Interest rate risks: The interest rate risk is that the value of a financial instrument may vary depending on changes in market interest rates. The group’s credits have variable interest rates. No investments are currently being made in capital instruments.

Liquidity risks: Liquidity risk means the risk that the company is unable to cover its need for capital in stressed market conditions. Funding risk includes the risk that loans need to be renewed at a higher cost of financing and with limited financing options, which may lead to the inability to fulfil payment obligations due to insufficient liquidity or difficulties in obtaining financing. Due to Alcadon Group’s strong capital base, these risks are not considered significant. Furthermore, the executive management is closely monitoring the rolling forecasts of the group’s liquidity reserves based on projected cash flows.

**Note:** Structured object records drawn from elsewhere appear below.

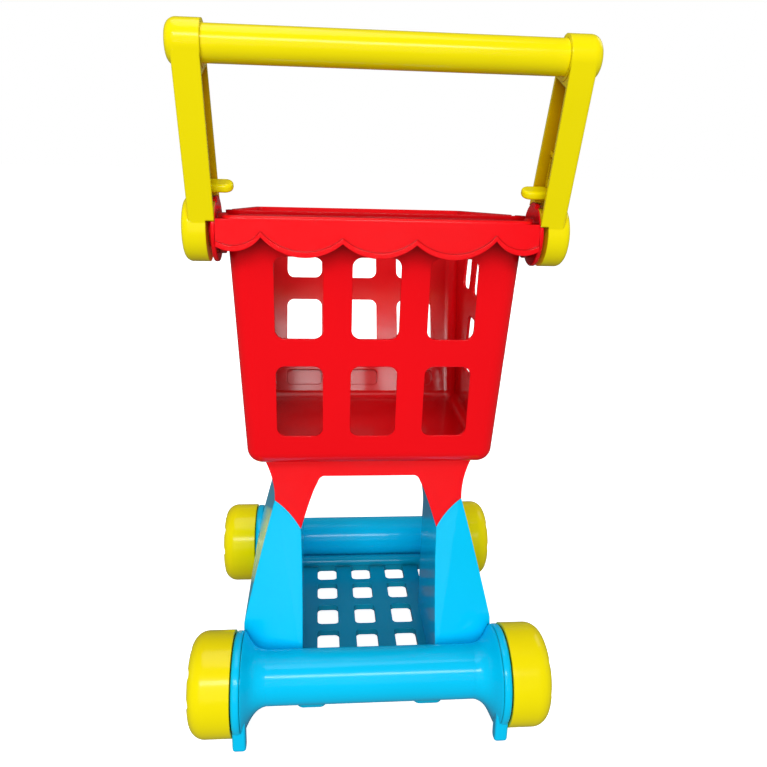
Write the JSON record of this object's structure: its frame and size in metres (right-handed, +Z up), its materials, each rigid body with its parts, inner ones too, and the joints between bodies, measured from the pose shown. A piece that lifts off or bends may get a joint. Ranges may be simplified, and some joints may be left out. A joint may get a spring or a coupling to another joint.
{
  "type": "toy shopping cart",
  "caption": "Child's plastic push cart with a windowed basket, folding bar handle, lower tray and rolling wheels.",
  "frame": {"origin": "on the floor, below the centre of the bounding box", "axes": "+X to the child's right, +Y the way the cart rolls forward, +Z up"},
  "size_m": [0.27, 0.324, 0.4964],
  "materials": {
    "red_plastic": "glossy injection moulding",
    "blue_plastic": "glossy injection moulding",
    "yellow_plastic": "glossy injection moulding",
    "steel": "zinc plated",
    "nylon": "natural nylon"
  },
  "bodies": {
    "cart": {"basket": "red_plastic", "basket_stand": "red_plastic", "left_upright": "blue_plastic", "right_upright": "blue_plastic", "tray": "blue_plastic", "rear_axle_housing": "blue_plastic", "front_axle_housing": "blue_plastic", "rear_axle": "steel", "front_axle": "steel", "axle_caps": "yellow_plastic", "axle_bushes": "nylon", "left_pivot_pin": "steel", "right_pivot_pin": "steel", "stand_screws": "steel", "upright_screws": "steel", "tray_screws": "steel"},
    "handle": {"handle_bar": "yellow_plastic", "left_handle_arm": "yellow_plastic", "right_handle_arm": "yellow_plastic", "handle_screws": "steel", "left_latch_spring": "steel", "right_latch_spring": "steel"},
    "left_latch": {"left_latch_slider": "yellow_plastic"},
    "right_latch": {"right_latch_slider": "yellow_plastic"},
    "rear_left_wheel": {"rear_left_wheel": "yellow_plastic"},
    "rear_right_wheel": {"rear_right_wheel": "yellow_plastic"},
    "front_left_wheel": {"front_left_wheel": "yellow_plastic"},
    "front_right_wheel": {"front_right_wheel": "yellow_plastic"}
  },
  "joints": [
    {"name": "handle_fold", "type": "hinge", "parent": "cart", "child": "handle", "pos_m": [0, -0.0994, 0.376], "axis": [-1, 0, 0], "range_deg": [0, 102]},
    {"name": "left_latch_slide", "type": "slide", "parent": "handle", "child": "left_latch", "axis": [0, -0.3697, 0.9291], "range_m": [0, 0.005], "stiffness_N_per_m": 200, "springref_m": -0.001, "deforming": ["left_latch_spring"]},
    {"name": "right_latch_slide", "type": "slide", "parent": "handle", "child": "right_latch", "axis": [0, -0.3697, 0.9291], "range_m": [0, 0.005], "stiffness_N_per_m": 200, "springref_m": -0.001, "deforming": ["right_latch_spring"]},
    {"name": "rear_left_wheel_spin", "type": "hinge", "parent": "cart", "child": "rear_left_wheel", "pos_m": [0, -0.1234, 0.0386], "axis": [-1, 0, 0], "continuous": true},
    {"name": "rear_right_wheel_spin", "type": "hinge", "parent": "cart", "child": "rear_right_wheel", "pos_m": [0, -0.1234, 0.0386], "axis": [-1, 0, 0], "continuous": true},
    {"name": "front_left_wheel_spin", "type": "hinge", "parent": "cart", "child": "front_left_wheel", "pos_m": [0, 0.098, 0.0386], "axis": [-1, 0, 0], "continuous": true},
    {"name": "front_right_wheel_spin", "type": "hinge", "parent": "cart", "child": "front_right_wheel", "pos_m": [0, 0.098, 0.0386], "axis": [-1, 0, 0], "continuous": true}
  ]
}
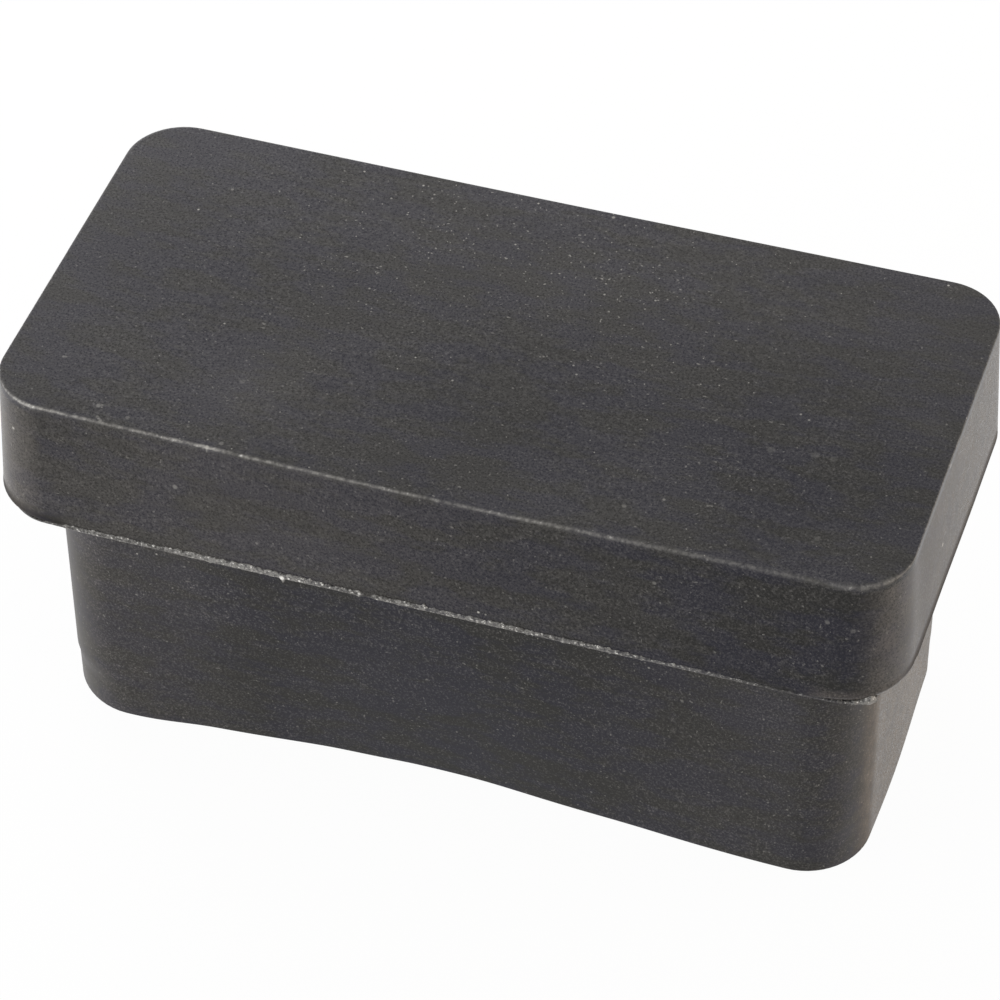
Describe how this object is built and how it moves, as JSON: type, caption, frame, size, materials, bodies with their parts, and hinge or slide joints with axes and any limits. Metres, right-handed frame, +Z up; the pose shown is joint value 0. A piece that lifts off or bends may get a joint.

Credit risks: The group’s credit risk mainly comprises the subsidiaries’ customers’ ability to pay. Credit assessment of customers is carried out regularly in accordance with established procedures. In most cases, credit insurance is used as one of the means to mitigate credit risk. Historically, credit losses have been low.

Risk management

Strategic risks

Strategic risks mostly affect demand, and may be mitigated by a variable cost base. The executive management and the Board of Directors closely follow the economic cycle to be ready to act promptly and adapt the operations to any fluctuations.

Operational risks

Operational risks include the risk that the processes, systems or organization fail in some manner. The risk is reduced through continuous efforts to improve the company culture, engage with customers and suppliers, and monitor competitors.

Financial risks

Financial risks, such as changes in exchange rates and interest rates, are managed in accordance with established procedures.